Second, in pronounced contrast to for-profit corporations, which tend to operate proprietary systems with carefully controlled access and layers of protective firewalls, college and university computer systems embrace access, including access by some users who demand it from all points at all times with a minimum of security interference. Computer systems operated by colleges and universities are managed in an extraordinarily decentralized fashion, are notoriously difficult to secure, are prone to cyberattack, and—in a mutually reinforcing cycle—are known to be prone to attack, which increases their visibility as targets.

Finally, the cost of top-notch cyberprotection can be prohibitively high, and many university information technology departments lack the resources necessary to keep their systems updated. University IT departments tend to use hundreds or even thousands of software programs and platforms, many procured from large, national vendors. Those platforms must be updated or “patched” constantly as data security experts identify new vulnerabilities. When patch announcements are posted on vendor web sites, hackers almost instantaneously get to work attacking vulnerabilities. If there is a delay—even one measured in seconds or minutes—in downloading and installing the latest patch, serious security vulnerability can be created.

When a breach occurs, the affected institution can incur millions of dollars in remediation costs for consultants’ services, repairs, preventive actions, and system fixes. Insurance protection against cyber breaches tends to be expensive and insurance portfolios at most institutions do not include it.
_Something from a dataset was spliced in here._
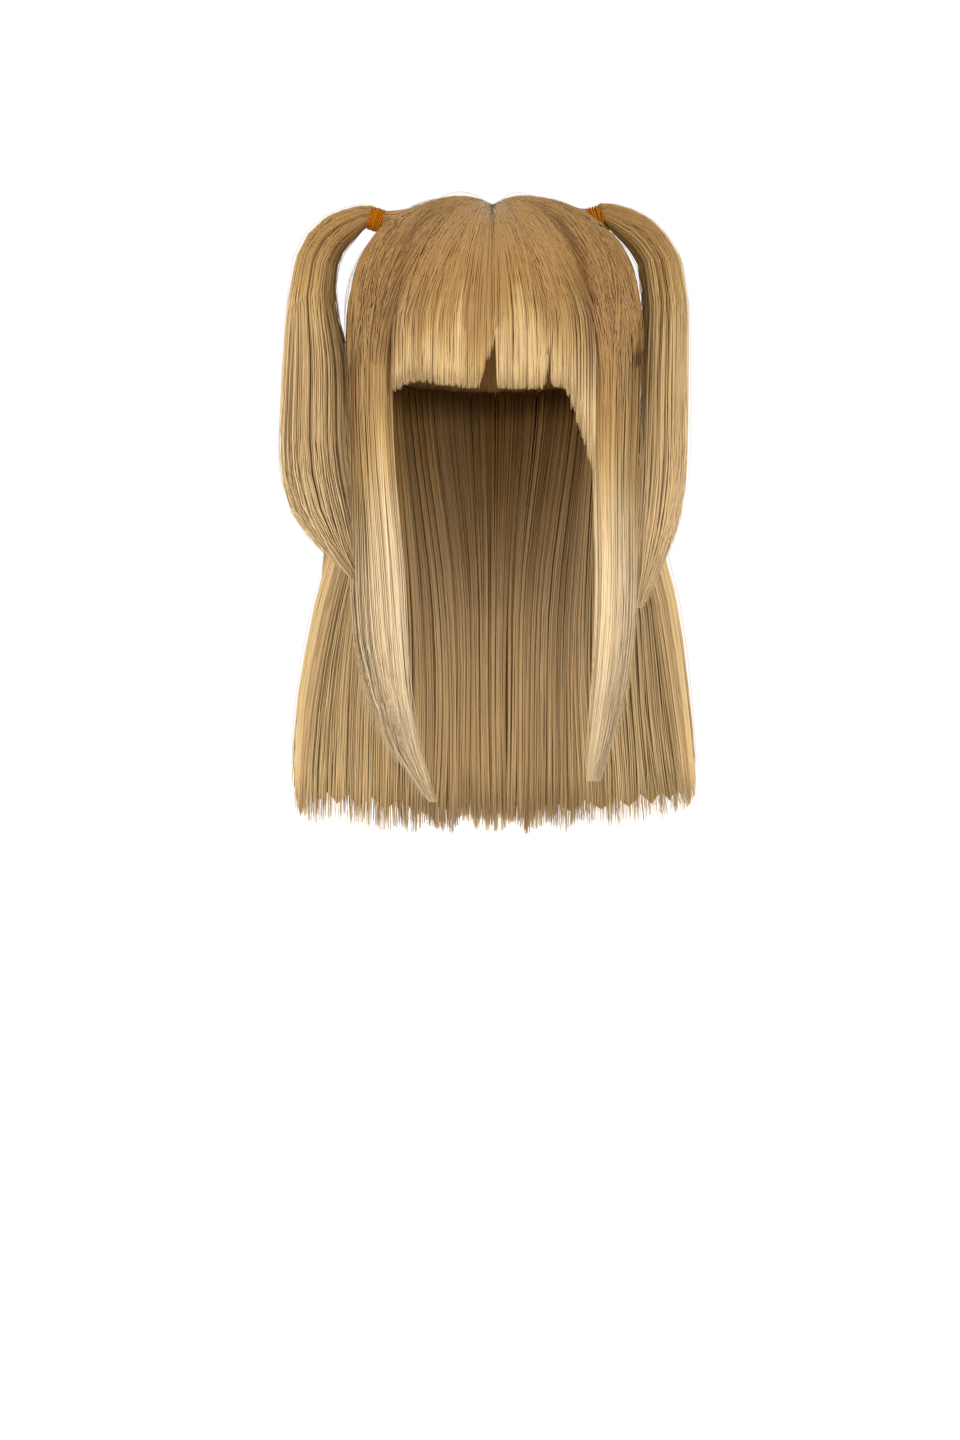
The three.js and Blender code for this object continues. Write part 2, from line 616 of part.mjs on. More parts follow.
// The fan of hair drawn from the crown to a tie: a horn that narrows to the tie and ends in a flat face
function gather(tie) {
  const tip = tie.centre.clone().addScaledVector(tie.axis, GATHER_FACE);
  const section = (share) => {
    const radius = lerp(TIE_OUTER_RADIUS - GAP, GATHER_ROOT_RADIUS, share ** GATHER_CURVE);
    const across = new THREE.Vector3(-tie.axis.z, 0, tie.axis.x);
    return {
      middle: tip.clone().addScaledVector(tie.axis, -GATHER_LENGTH * share),
      across: across.multiplyScalar(radius),
      through: new THREE.Vector3(0, radius * (1 + GATHER_FAN * share), 0),
      bow: 0,
      ridge: smooth(share, ...GATHER_RIDGE_FADE),
      shear: 0,
    };
  };
  return solidOf(sweptLock(
    section, GATHER_FACETS_DOWN, PIGTAIL_FACETS_AROUND, PIGTAIL_STRANDS, CROWN_LOCK_RELIEF,
  ));
}

function crownHair() {
  const noRelief = () => ({ out: 0, up: 0 });
  const headRim = (y) => rimHeight(y) - HEAD_BELOW_RIM;
  const head = domeSolid(HEAD, headRim, noRelief, HEAD_FACETS_AROUND, HEAD_FACETS_DOWN);
  let crown = solidOf(domeSolid(CROWN, rimHeight, crownRelief, CROWN_FACETS_AROUND, CROWN_FACETS_DOWN));
  for (const tail of [LEFT_TAIL, RIGHT_TAIL]) {
    const seat = barThroughTie(tail.tie, TIE_OUTER_RADIUS + GAP, GATHER_FACE, GATHER_LENGTH);
    crown = crown.add(gather(tail.tie)).subtract(solidOf(seat)).subtract(pigtailRoom(tail));
  }
  return geometryOf(crown.subtract(solidOf(head)));
}

// The fringe: a curved wall under the crown's front rim, ribbed in locks, with its cut line from the table
function fringe() {
  const columns = (FRINGE_EDGE.length - 1) * 2;
  const placeOf = (column) => {
    const low = Math.min(Math.floor(column / 2), FRINGE_EDGE.length - 2);
    const t = column / 2 - low;
    const across = lerp(FRINGE_EDGE[low].across, FRINGE_EDGE[low + 1].across, t);
    return {
      x: across * (across > 0 ? FRINGE_RIGHT_REACH : FRINGE_LEFT_REACH),
      bottom: -lerp(FRINGE_EDGE[low].drop, FRINGE_EDGE[low + 1].drop, t) * FRINGE_DROP,
    };
  };
  return shaped(new THREE.BoxGeometry(1, 1, 1, columns, 1, FRINGE_FACETS_DOWN), (corner) => {
    const column = Math.round((corner.x + 0.5) * columns);
    const inward = corner.y + 0.5;
    const fall = 0.5 - corner.z;
    const { x, bottom } = placeOf(column);
    const outerY = frontOutline(x);
    const slope = new THREE.Vector2(x / CROWN.right ** 2, outerY / CROWN.front ** 2).normalize();
    const thickness = lerp(HAIR_OVER_FRONT - FRINGE_SET_BACK, FRINGE_TIP_THICKNESS, fall);
    const rib = (column % 2) * FRINGE_RELIEF * smooth(fall, ...FRINGE_RIDGE_FADE) * (1 - inward);
    const set = rib - FRINGE_SET_BACK - FRINGE_TIP_TUCK * fall * fall - thickness * inward;
    const y = outerY + slope.y * set;
    return new THREE.Vector3(x + slope.x * set, y, lerp(rimHeight(y) - GAP, bottom, fall));
  });
}

// The back hair: a curtain that bends round from one side by way of the back to the other
function backHair() {
  const columns = BACK_LOCKS * FACETS_PER_BACK_LOCK;
  const curtain = shaped(new THREE.BoxGeometry(1, 1, 1, columns, 1, BACK_FACETS_DOWN), (corner) => {
    const round = corner.x + 0.5;
    const outward = corner.y + 0.5;
    const share = 0.5 - corner.z;
    const value = (name) => rowValue(BACK_ROWS, name, share);
    const turn = Math.PI * (1 - round);
    const side = Math.sign(Math.cos(turn));
    const leftWidth = lerp(CROWN.left, BACK_LEFT_FLARE, value("left"));
    const rightWidth = lerp(CROWN.right, BACK_RIGHT_FLARE, value("right"));
    const halfWidth = side < 0 ? leftWidth : rightWidth;
    const front = value("front") * CROWN.back;
    const back = value("back") * CROWN.back;
    const power = 2 / PLAN_ROUNDNESS;
    const lock = Math.abs(Math.sin(BACK_LOCKS * turn));
    const relief = BACK_LOCK_RELIEF * (lock - MEAN_RIDGE) * smooth(share, ...BACK_RIDGE_FADE);
    const set = (outward - 1) * value("thick") * BACK_THICKNESS + relief * outward;
    const acrossShare = side * Math.abs(Math.cos(turn)) ** power;
    const alongShare = Math.abs(Math.sin(turn)) ** power;
    const x = acrossShare * (halfWidth + set);
    const y = front + alongShare * (back + set - front);
    const bow = BACK_EDGE_BOW * (Math.abs(Math.sin(turn)) - 0.5) + BACK_TIP_CUT * (lock - 0.5);
    const top = rimHeight(y) - GAP;
    const fall = (value("drop") - BACK_ROWS[0].drop) / (1 - BACK_ROWS[0].drop);
    const bottom = -BACK_DROP - bow;
    return new THREE.Vector3(x, y, lerp(top, bottom, fall));
  });
  return geometryOf(solidOf(curtain).subtract(pigtailRoom(LEFT_TAIL)).subtract(pigtailRoom(RIGHT_TAIL)));
}

// A band of elastic wound side by side round the gathered hair
function hairTie(tie) {
  const profile = [new THREE.Vector2(TIE_HOLE_RADIUS, -TIE_BAND_WIDTH / 2)];
  const steps = TIE_WINDINGS * 2;
  for (let i = 0; i <= steps; i += 1) {
    const swell = Math.abs(Math.sin((i / steps) * TIE_WINDINGS * Math.PI));
    const radius = lerp(TIE_OUTER_RADIUS - TIE_GROOVE_DEPTH, TIE_OUTER_RADIUS, swell);
    profile.push(new THREE.Vector2(radius, lerp(-TIE_BAND_WIDTH / 2, TIE_BAND_WIDTH / 2, i / steps)));
  }
  profile.push(new THREE.Vector2(TIE_HOLE_RADIUS, TIE_BAND_WIDTH / 2));
  profile.push(profile[0].clone());
  const ring = new THREE.LatheGeometry(profile, TIE_FACETS_AROUND);
  ring.applyQuaternion(new THREE.Quaternion().setFromUnitVectors(new THREE.Vector3(0, 1, 0), tie.axis));
  ring.translate(...tie.centre.toArray());
  return welded(ring);
}

function hair(name, geometry, colour) {
  return piece(name, geometry, colour, HAIR_ROUGHNESS);
}

const leftLock = sideLock(-1, LOCK_LEFT_ROWS, LOCK_LEFT_DROP, FRINGE_LEFT_REACH, CROWN.left);
const rightLock = sideLock(1, LOCK_RIGHT_ROWS, LOCK_RIGHT_DROP, FRINGE_RIGHT_REACH, CROWN.right);

const wig = new THREE.Group();
wig.name = "pigtail_wig";
wig.add(hair("crown_hair", crownHair(), ROOT_COLOUR));
wig.add(hair("fringe", fringe(), LENGTH_COLOUR));
wig.add(hair("side_lock_left", leftLock, LENGTH_COLOUR));
wig.add(hair("side_lock_right", rightLock, LENGTH_COLOUR));
wig.add(hair("back_hair", backHair(), LENGTH_COLOUR));
wig.add(hair("pigtail_left", pigtail(LEFT_TAIL), LENGTH_COLOUR));
wig.add(hair("pigtail_right", pigtail(RIGHT_TAIL), LENGTH_COLOUR));
wig.add(piece("hair_tie_left", hairTie(TIE_LEFT), TIE_COLOUR, TIE_ROUGHNESS));
wig.add(piece("hair_tie_right", hairTie(TIE_RIGHT), TIE_COLOUR, TIE_ROUGHNESS));

export default wig;
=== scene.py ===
import math
from types import SimpleNamespace

import bmesh
import bpy
import numpy as np
from mathutils import Matrix, Vector
from mathutils.bvhtree import BVHTree


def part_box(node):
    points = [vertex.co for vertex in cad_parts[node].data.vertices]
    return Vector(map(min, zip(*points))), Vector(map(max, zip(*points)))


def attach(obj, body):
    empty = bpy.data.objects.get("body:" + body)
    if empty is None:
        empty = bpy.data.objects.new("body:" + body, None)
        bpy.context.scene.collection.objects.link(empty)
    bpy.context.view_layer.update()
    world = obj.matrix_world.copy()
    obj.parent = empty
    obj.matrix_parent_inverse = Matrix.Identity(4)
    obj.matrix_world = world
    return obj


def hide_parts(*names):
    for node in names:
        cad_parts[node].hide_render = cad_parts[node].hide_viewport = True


bl_info = {
    "name": "Pigtail wig",
    "version": (1, 0, 0),
    "blender": (4, 5, 0),
    "location": "View3D > Sidebar > Wig",
    "description": "Dresses the packed solids of a long wig with strands of hair and wound elastic ties",
    "category": "Object",
}

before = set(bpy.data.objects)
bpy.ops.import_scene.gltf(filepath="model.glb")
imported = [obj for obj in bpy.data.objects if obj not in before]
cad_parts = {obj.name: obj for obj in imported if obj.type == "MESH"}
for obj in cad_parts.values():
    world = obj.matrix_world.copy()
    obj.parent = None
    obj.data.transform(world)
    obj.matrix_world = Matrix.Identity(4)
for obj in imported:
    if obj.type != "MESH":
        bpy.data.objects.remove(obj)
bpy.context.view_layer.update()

MM = 0.001
LEVEL = np.array((0.0, 0.0, 1.0))
FRONT = np.array((0.0, -1.0, 0.0))

# The point inside the head that strands over the crown keep round, and the upright line behind it
# that the back hair keeps round
HEAD_MIDDLE = np.array((0.0, 0.0, -50.0)) * MM
BACK_AXIS_DISTANCE = 30 * MM
# How far outside the wig rays towards it start
FAR = 300 * MM
# The hair over the crown is never thicker than this, and never nearer to the head's middle
THICKEST_CROWN = 20.5 * MM
NARROWEST_CROWN = 50 * MM
# Points of a strand on its way over the crown
CROWN_POINTS = 12
# How often a strand's distances over the crown are evened out, so that it lies smooth over the facets
REACH_PASSES = 3

# The ties, and the horns of hair that narrow towards them
TIE_TILT = math.radians(18)
TIE_HALF_BAND = 4.3 * MM
TIE_TURNS = 7
TIE_WOUND_RADIUS = 6.5 * MM
ELASTIC_HALF_WIDTH = 0.66 * MM
ELASTIC_HALF_THICKNESS = 0.6 * MM
HORN_INWARD = np.array((30.0, 20.0, 12.0, 5.0, 0.0, -5.0)) * MM
HORN_RADIUS = np.array((20.0, 15.1, 11.5, 8.6, 6.6, 5.2)) * MM
HORN_FAN = 0.7 / (36 * MM)
# How far from a tie's middle the mass under the strands keeps to the horn, and its share of the horn's radius
HORN_TIP_REACH = 16 * MM
HORN_MASS_SHARE = 0.62
# How far the loose fine strands stand off the crown halfway along
LOOSE_LIFT = 3.5 * MM
# The hair swept up to a tie: how far below the horn's middle line it starts, as a cosine, and its
# roots in millimetres out to the side, ahead or behind, and the heights between which they lie
SWEPT_UP_BELOW = -0.35
LOW_ROOTS_OUT = 82.0
LOW_ROOTS_AHEAD = 55
LOW_ROOTS_HEIGHTS = (-84, -56)
# Distances out from the middle of the tie, and the radius of the bunch there
TAIL_START = ((1.5 * MM, 5.2 * MM), (5.5 * MM, 6.8 * MM))

# The point a pigtail's arch turns round, out from its tie and below it, the turns from upright at
# which the arch is measured, and the number of level measures from there down to the tip
ARCH_OUT = 10.5 * MM
ARCH_BELOW = 30 * MM
ARCH_TURNS = (5, 30, 55, 78)
TAIL_LEVEL_COUNT = 10
# Heights in millimetres at which the side locks and the back hair are measured
LOCK_LEVELS = (-88, -105, -125, -150, -172, -190, -205, -222, -240, -260, -280, -300, -318, -334, -346)
BACK_LEVELS = (-108, -125, -145, -165, -190, -215, -240, -265, -290, -315, -335)

# The fringe leaves the crown at its rim. Its face is looked for lower down, its cut edge that far
# behind its face, and the edge is taken to be at its start until it is found.
FRINGE_RIM = -64 * MM
FRINGE_FACE_HEIGHT = -68 * MM
FRINGE_EDGE_DEPTH = 4.3 * MM
FRINGE_EDGE_START = -105 * MM

BACK_LOCKS = 17
BACK_CLUMPS = 60

# The masses of hair under the strands: how deep each lies in its solid, and where it is cut off
CROWN_MASS_DEPTH = 3.4 * MM
FRINGE_MASS_DEPTH = 1.8 * MM
LOCK_MASS_DEPTH = 2.6 * MM
BACK_MASS_DEPTH = 3.8 * MM
PIGTAIL_MASS_DEPTH = 3.0 * MM
LOCK_MASS_BOTTOM = -198 * MM
PIGTAIL_MASS_BOTTOM = -165 * MM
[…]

Given the prevalence of such attacks, the virtual impossibility of protecting against them, their potentially destructive impact on ongoing business operations, and the unavailability of traditional insurance products to protect against the financial consequences of a security breach, cyberattacks will continue to pose significant business, operational and legal risks.

Steps for Boards

What specifically should the board do? First and most important, the board or the appropriate standing committee of the board should solicit a report from the chief technology officer addressing breaches that have occurred to date, the institution’s response to those breaches, and the preventive steps the institution has taken to protect against future breaches. Campus officials should ask whether the cost of insurance coverage (which may finally be starting to come down in some geographic markets) is affordable and whether reasonably priced insurance provides adequate levels of protection. And the board should assess whether the cybersecurity function—which literally did not exist on many campuses five years ago—is sufficiently staffed, is supported by an adequate institutional budget, and profits from appropriate campus visibility.